旅客機の立ち乗り座席、5年以内に実現?
(CNN) 旅客機に垂直型の「立ち乗り」座席を導入すれば、大幅なコスト削減と航空運賃の値下げを実現できる――。マレーシアの専門家がそんな構想を国際航空業界誌に発表した。このアイデアは5年以内に実現するかもしれないとしている。
「立ち乗り客室」のコンセプトは、マレーシアのプトラ大学で航空工学を教えるファイルズ・ロムリ教授が発表した。バスや列車と競争できるレベルにまで航空運賃を引き下げるのが狙いだという。
ボーイング737―300型機を使って試算した結果、立ち乗り客室を導入すれば乗客の定員を21%増やし、航空運賃は最大で44%引き下げられると同氏は指摘。「私はよく飛行機を利用する。国内便の飛行時間はとても短い」「そこで、こんな短い飛行時間の間に座る必要があるのかという疑問が浮かんだ」と説明する。

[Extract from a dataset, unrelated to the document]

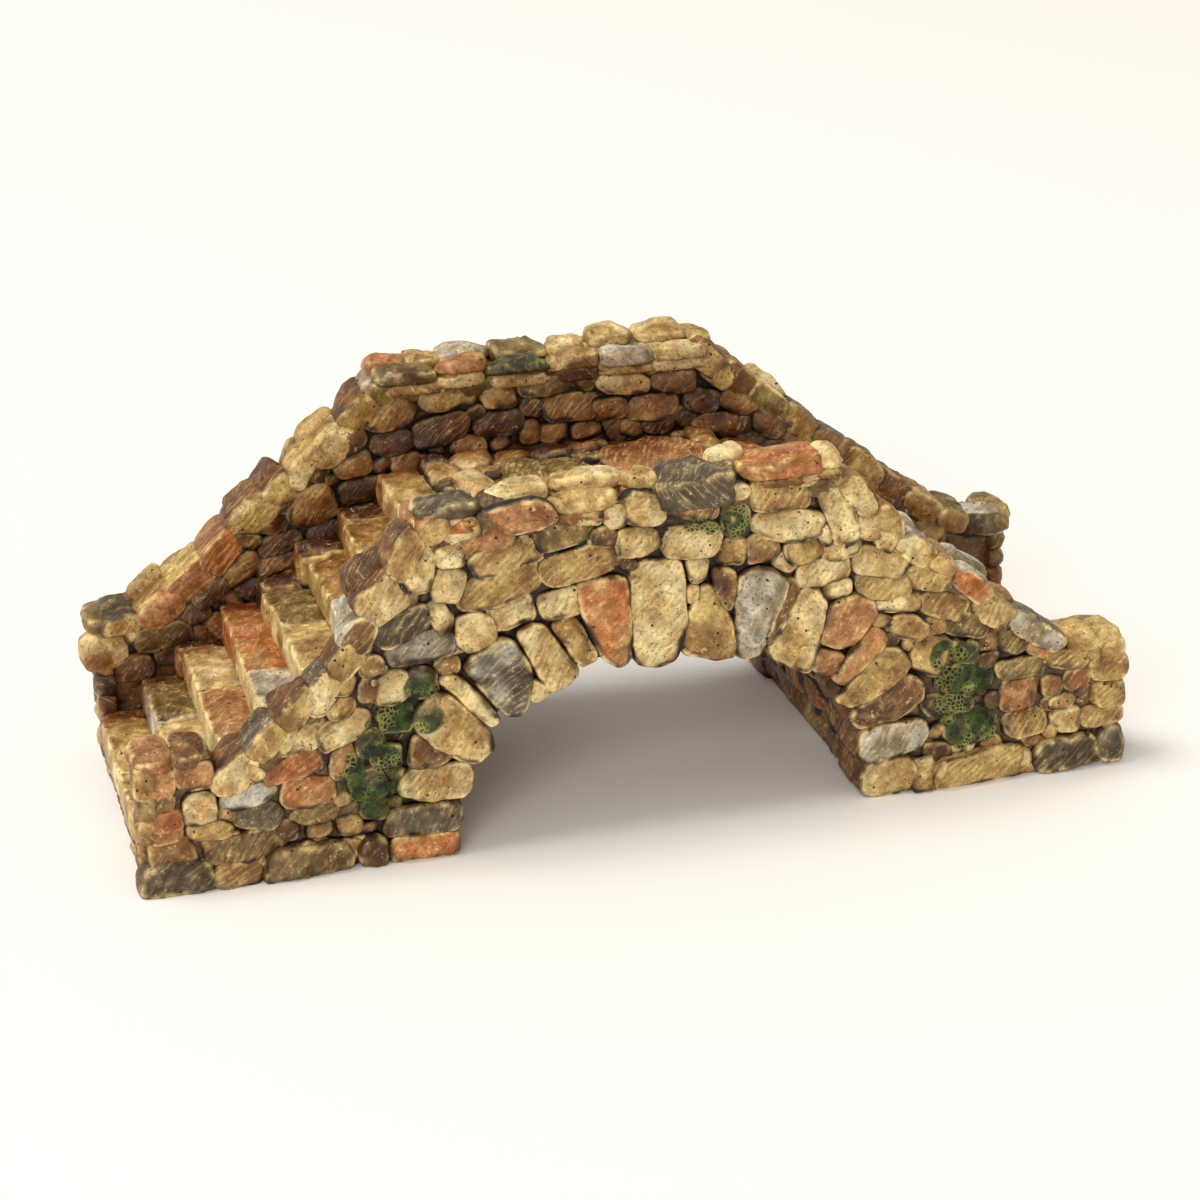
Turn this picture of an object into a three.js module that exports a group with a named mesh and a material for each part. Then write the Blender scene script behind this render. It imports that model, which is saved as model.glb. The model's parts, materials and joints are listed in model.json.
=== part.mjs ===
// Miniature stone footbridge for an aquarium floor, in millimetres, +Z up.
// The origin is at the middle of the base. X runs along the walkway, and the front wall faces -Y.
// Two rubble walls with arch rings stand either side of a vaulted core that carries the stairs.
import * as THREE from "three";

// Plan of the whole bridge
const LENGTH = 150; // between the outer faces of the end posts
const WIDTH = 54.8; // over both walls
const WALL = 9; // thickness of each wall
const INNER_Y = WIDTH / 2 - WALL; // inner face of each wall
const OUTER_Y = WIDTH / 2;
const END_X = LENGTH / 2;

// Archway: superellipses about one centre, drawn in the X-Z plane
const ARCH_X = 2;
const INTRADOS = { halfSpan: 31, rise: 27, fullness: 2.5 };
const EXTRADOS = { halfSpan: 41, rise: 41, fullness: 2.3 };
const JOINT = 0.4; // open joint between ring stones
const RING_GAP = 0.3; // between the ring and the wall that it carries
const ARC_STEPS = 40; // straight pieces in a whole arc
const STONE_ARC_STEPS = 4; // straight pieces in one ring stone's curved sides

// Joints of the front ring in degrees about the arch centre, from the left foot to the right foot.
const FRONT_RING_JOINTS = [180, 165.4, 154.9, 139.2, 126.4, 116.6, 107.9, 97.5, 84.3, 71, 60.5, 49.5, 39, 27.9, 17.9,
  9.3, 0];
const REAR_RING_STONES = 7;
const RING_PROUD = 0.8; // ring stones stand out from the wall face by this much

// Stairs and deck
const TREADS = 8; // on each flight, the last one being the landing slab
const GOING = 6.45; // depth of one tread
const RISER = 4.85; // height of one tread
const FIRST_TREAD_Z = 9.9;
const LANDING_X = END_X - TREADS * GOING; // where the deck meets the landing slabs
const DECK_Z = 45.5;
const FLAG = 3; // thickness of the deck flags
const FLAG_JOINT = 0.5;

// Walls: the footing, the end posts and the coping
const FOOTING_Z = 4.6;
const FOOTING_PROUD = 1.4;
const FOOTING_END = 1; // a footing projects past the end post by this much
const POST = 10.4; // length of an end post
const FRONT_POST_Z = 21;
const REAR_POST_Z = 23;
const COPING_DROP = 4; // height of the coping, measured vertically
const COPING_PROUD = 0.6;
const STONE_BEVEL = 0.6;
const ROUGHNESS = 0.62; // of the painted resin

// Top of each wall from the left end to the right end, as [x, z].
const FRONT_TOP = {
  leftSlope: [[POST - END_X, 15], [-50, 25], [-42, 37.5], [-31, 51.5]],
  level: [[-31, 51.5], [-27, 53.2], [26, 53.6], [29, 52]],
  rightSlope: [[29, 52], [38, 42], [57, 26], [END_X - POST, 20.5]],
};
const REAR_TOP = {
  leftSlope: [[POST - END_X, 23.5], [-27, 58.4]],
  level: [[-27, 58.4], [22, 58.4]],
  rightSlope: [[22, 58.4], [END_X - POST, 23.5]],
};

const CREAM = 0xd9c7a2;
const TAN = 0xbb9a6b;
const PINK = 0xc79a7a;
const ORANGE = 0xbf7f4d;
const GREY = 0x8e8a7e;
const DARK_GREY = 0x66625a;
const MORTAR = 0x87724f;
const OLIVE = 0x8b8658;
const FRONT_RING_COLOURS = [GREY, CREAM, CREAM, GREY, CREAM, TAN, ORANGE, CREAM, TAN, GREY, CREAM, PINK, ORANGE, TAN,
  GREY, CREAM];
const REAR_RING_COLOURS = [TAN, CREAM, OLIVE];
const TREAD_COLOURS = [PINK, OLIVE, TAN, ORANGE, GREY, CREAM, ORANGE, GREY];

const bridge = new THREE.Group();

function addPiece(parent, name, geometry, colour) {
  const material = new THREE.MeshStandardMaterial({ color: colour, roughness: ROUGHNESS, metalness: 0 });
  const piece = new THREE.Mesh(geometry, material);
  piece.name = name;
  parent.add(piece);
  return piece;
}

// An outline in the X-Z plane, carried from y = back to y = front, with its edges bevelled at both ends.
function block(outline, front, back, bevel = 0) {
  const shape = new THREE.Shape(outline.map(([x, z]) => new THREE.Vector2(x, z)));
  const geometry = new THREE.ExtrudeGeometry(shape, {
    depth: back - front - 2 * bevel,
    bevelEnabled: bevel > 0,
    bevelThickness: bevel,
    bevelSize: bevel,
    bevelOffset: -bevel,
    bevelSegments: 1,
  });
  geometry.rotateX(Math.PI / 2);
  geometry.translate(0, back - bevel, 0);
  return geometry;
}

function rectangle(left, bottom, right, top) {
  return [[left, bottom], [right, bottom], [right, top], [left, top]];
}

// Point of a superellipse about the arch centre, grown by a margin, at an angle in degrees.
function curvePoint(curve, angle, margin = 0) {
  const turn = THREE.MathUtils.degToRad(angle);
  const across = Math.abs(Math.cos(turn)) / (curve.halfSpan + margin);
  const up = Math.abs(Math.sin(turn)) / (curve.rise + margin);
  const radius = (across ** curve.fullness + up ** curve.fullness) ** (-1 / curve.fullness);
  return [ARCH_X + radius * Math.cos(turn), radius * Math.sin(turn)];
}

function curveArc(curve, start, end, margin, steps = ARC_STEPS) {
  return Array.from({ length: steps + 1 }, (_, i) =>
    curvePoint(curve, start + ((end - start) * i) / steps, margin));
}

// Angle in degrees by which half a joint turns a point of the curve.
function halfJointAngle(curve, angle) {
  const [x, z] = curvePoint(curve, angle);
  return THREE.MathUtils.radToDeg(JOINT / 2 / Math.hypot(x - ARCH_X, z));
}

// One ring stone between two joints, with the arch curve below it and the ring's outer curve above it.
function ringStone(startAngle, endAngle) {
  const side = (curve, start, end) => {
    const inset = Math.sign(end - start) * halfJointAngle(curve, (start + end) / 2);
    return curveArc(curve, start + inset, end - inset, 0, STONE_ARC_STEPS);
  };
  return [...side(INTRADOS, startAngle, endAngle), ...side(EXTRADOS, endAngle, startAngle)];
}

function addRing(parent, side, joints, front, back, colours) {
  for (let i = 0; i + 1 < joints.length; i += 1) {
    const isKeystone = joints[i] > 90 && joints[i + 1] < 90;
    const name = isKeystone ? `${side}_keystone` : `${side}_ring_stone_${String(i + 1).padStart(2, "0")}`;
    const outline = ringStone(joints[i], joints[i + 1]);
    addPiece(parent, name, block(outline, front, back, STONE_BEVEL), colours[i % colours.length]);
  }
}

// The rubble wall between its footings, its end posts, its coping and the arch ring.
function wallOutline(top) {
  const under = [...top.leftSlope, ...top.level.slice(1), ...top.rightSlope.slice(1)]
    .map(([x, z]) => [x, z - COPING_DROP]);
  const footZ = FOOTING_Z;
  const reach = (1 - (footZ / (EXTRADOS.rise + RING_GAP)) ** EXTRADOS.fullness) ** (1 / EXTRADOS.fullness);
  const rightFoot = THREE.MathUtils.radToDeg(Math.atan2(footZ, reach * (EXTRADOS.halfSpan + RING_GAP)));
  const opening = curveArc(EXTRADOS, 180 - rightFoot, rightFoot, RING_GAP);
  return [[POST - END_X, footZ], ...opening, [END_X - POST, footZ], ...under.reverse()];
}

function copingOutline(top) {
  return [...top.map(([x, z]) => [x, z - COPING_DROP]), ...[...top].reverse()];
}

// One wall with its ring, coping, footings and end posts, which all stand proud of it on the outside only.
function addWall(parent, side, top, postZ, joints, colours) {
  const [front, back] = side === "front" ? [-OUTER_Y, -INNER_Y] : [INNER_Y, OUTER_Y];
  const proud = (amount) => (side === "front" ? [front - amount, back] : [front, back + amount]);
  addPiece(parent, `${side}_wall_masonry`, block(wallOutline(top), front, back), TAN);
  addRing(parent, side, joints, ...proud(RING_PROUD), colours);

  const copings = { left_slope: top.leftSlope, level: top.level, right_slope: top.rightSlope };
  for (const [place, line] of Object.entries(copings)) {
    addPiece(parent, `${side}_coping_${place}`, block(copingOutline(line), ...proud(COPING_PROUD)), GREY);
  }

  const ringEdge = EXTRADOS.halfSpan + RING_GAP;
  const footings = {
    left: [-END_X - FOOTING_END, ARCH_X - ringEdge],
    right: [ARCH_X + ringEdge, END_X + FOOTING_END],
  };
  const posts = { left: [-END_X, POST - END_X], right: [END_X - POST, END_X] };
  for (const end of ["left", "right"]) {
    const [footStart, footEnd] = footings[end];
    const footing = block(rectangle(footStart, 0, footEnd, FOOTING_Z), ...proud(FOOTING_PROUD), STONE_BEVEL);
    addPiece(parent, `${side}_${end}_footing`, footing, DARK_GREY);
    const [postStart, postEnd] = posts[end];
    const post = block(rectangle(postStart, FOOTING_Z, postEnd, postZ), front, back, STONE_BEVEL);
    addPiece(parent, `${side}_${end}_end_post`, post, PINK);
  }
}

// Height of tread number i, counted from the foot of a flight.
function treadTop(i) {
  return FIRST_TREAD_Z + RISER * i;
}

// The vaulted core under the stairs and the deck: a stepped outline with the archway taken out of it.
function coreOutline() {
  const leftFlight = [];
  for (let i = 0; i < TREADS; i += 1) {
    const nose = -END_X + GOING * i;
    const seat = treadTop(i) - RISER;
    leftFlight.push([nose, seat], [nose + GOING, seat]);
  }
  leftFlight.push([-LANDING_X, DECK_Z - FLAG]);
  const rightFlight = leftFlight.map(([x, z]) => [-x, z]).reverse();
  const archway = curveArc(INTRADOS, 0, 180, 0);
  return [[-END_X, 0], ...leftFlight, ...rightFlight, [END_X, 0], ...archway];
}

function addStairs(parent) {
  for (let i = 0; i < TREADS; i += 1) {
    const start = -END_X + GOING * i;
    const sides = { left: [start, start + GOING], right: [-start - GOING, -start] };
    for (const [end, [x0, x1]] of Object.entries(sides)) {
      const outline = rectangle(x0, treadTop(i) - RISER, x1, treadTop(i));
      const name = i === TREADS - 1 ? `${end}_landing_slab` : `${end}_tread_${i + 1}`;
      addPiece(parent, name, block(outline, -INNER_Y, INNER_Y, STONE_BEVEL), TREAD_COLOURS[i]);
    }
  }
}

function addDeck(parent) {
  const edges = [-LANDING_X, -LANDING_X / 3, LANDING_X / 3, LANDING_X];
  const names = ["deck_flags_left", "deck_flags_middle", "deck_flags_right"];
  const colours = [CREAM, ORANGE, PINK];
  names.forEach((name, i) => {
    const outline = rectangle(edges[i], DECK_Z - FLAG, edges[i + 1] - FLAG_JOINT, DECK_Z);
    addPiece(parent, name, block(outline, -INNER_Y, INNER_Y, STONE_BEVEL), colours[i]);
  });
}

addPiece(bridge, "vaulted_core", block(coreOutline(), -INNER_Y, INNER_Y), MORTAR);
addStairs(bridge);
addDeck(bridge);
addWall(bridge, "front", FRONT_TOP, FRONT_POST_Z, FRONT_RING_JOINTS, FRONT_RING_COLOURS);
const rearJoints = Array.from({ length: REAR_RING_STONES + 1 }, (_, i) => 180 - (180 * i) / REAR_RING_STONES);
addWall(bridge, "rear", REAR_TOP, REAR_POST_Z, rearJoints, REAR_RING_COLOURS);

export default bridge;
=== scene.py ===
"""The looks of a miniature stone footbridge, a hand-painted resin casting for an aquarium floor.

Lengths are in millimetres until a mesh is made, and the axes are those of the CAD part: X along the walkway,
-Y towards the viewer and Z up. Every stone is a closed solid with a rounded, chipped face, laid on a wall,
a tread, a coping or the vault, and carries painted attributes that the materials read.
"""

import json
import math
from itertools import product

import bpy
import numpy as np
from mathutils import Matrix, Vector, kdtree


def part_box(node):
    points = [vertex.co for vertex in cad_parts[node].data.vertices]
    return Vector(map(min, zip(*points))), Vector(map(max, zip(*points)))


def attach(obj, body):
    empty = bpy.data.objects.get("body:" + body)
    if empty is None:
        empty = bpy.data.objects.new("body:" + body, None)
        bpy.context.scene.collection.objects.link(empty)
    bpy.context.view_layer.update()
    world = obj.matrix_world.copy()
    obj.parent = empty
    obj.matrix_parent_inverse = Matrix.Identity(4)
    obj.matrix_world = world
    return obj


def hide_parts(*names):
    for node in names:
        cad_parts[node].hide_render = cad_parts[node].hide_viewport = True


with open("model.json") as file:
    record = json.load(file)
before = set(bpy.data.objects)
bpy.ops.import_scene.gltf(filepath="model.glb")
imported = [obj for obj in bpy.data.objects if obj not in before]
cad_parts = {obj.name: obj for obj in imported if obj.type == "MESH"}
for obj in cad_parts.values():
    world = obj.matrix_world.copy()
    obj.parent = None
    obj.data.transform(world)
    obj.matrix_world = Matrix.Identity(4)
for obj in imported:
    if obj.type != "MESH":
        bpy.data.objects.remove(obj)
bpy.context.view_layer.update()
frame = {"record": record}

MM = 0.001
GRAIN = 0.37  # spacing of the mesh on a stone that is seen from the front
COARSE_GRAIN = 0.52  # spacing on the other sides
BACK_GRAIN = COARSE_GRAIN * 0.85  # spacing on the rear face


def node_box(node):
    """Lowest and highest corner of a CAD node in millimetres."""
    low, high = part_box(node)
    return np.array(low) / MM, np.array(high) / MM


# ---------------------------------------------------------------- sizes, from the CAD part

WALL_LOW, WALL_HIGH = node_box("front_wall_masonry")
OUTER_Y = -WALL_LOW[1]  # wall faces, either side of the middle
INNER_Y = -WALL_HIGH[1]
WALL_THICKNESS = OUTER_Y - INNER_Y
END_X = node_box("front_right_end_post")[1][0]
POST_X = node_box("front_right_end_post")[0][0]
FRONT_POST_Z = node_box("front_right_end_post")[1][2]
REAR_POST_Z = node_box("rear_right_end_post")[1][2]
DECK_Z = node_box("deck_flags_middle")[1][2]
DECK_X = node_box("deck_flags_right")[1][0]
TREADS = 8

# The archway and the outside of its ring are superellipses about one centre: half span, rise and fullness.
ARCH_X = 2
INTRADOS = (31, 27, 2.5)
EXTRADOS = (41, 41, 2.3)

# Top of each wall, as straight lines between these points.
FRONT_TOP = [(-75, 20.4), (-64.7, 20.4), (-64, 15), (-50, 25.5), (-42, 38), (-31, 51.5), (-27, 52.6),
             (26, 53.2), (29, 52), (38, 42), (57, 26), (64, 20.5), (64.6, 21.5), (75, 21.5)]
REAR_TOP = [(-75, 22.5), (-66, 23), (-27, 57.6), (22, 58.2), (66, 23), (75, 22.5)]
MORTAR_DEPTH = 1.25  # the mortar lies this far behind a wall face


def front_top(x):
    return np.interp(x, *zip(*FRONT_TOP))


def rear_top(x):
    return np.interp(x, *zip(*REAR_TOP))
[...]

立ち乗り座席のアイデアは、航空機メーカーのエアバスや中国の春秋航空、アイルランドのライアンエアも検討したことがあり、2010年の展示会では立ち乗り座席の「スカイライダー」が発表されている。
ライアンエアなどはその後、立ち乗り座席の計画を打ち切ったが、「このアイデアは十分に検討されないまま却下されているようだ。研究発表も見つからなかった」とロムリ氏は言う。
「航空運賃が下がれば、目的地までバスや列車で6~7時間座って行くよりも、飛行機に立ち乗りして1時間半で着く方を選ぶ人も多いはず」(同氏)
航空安全当局などの反対に遭ったとしても、立ち乗り座席のアイデアは5~6年以内に承認されるとロムリ氏は予想。「航空会社は運航コストを節減したがっているので、選択肢を示されれば大きな関心を示すだろう」と話している。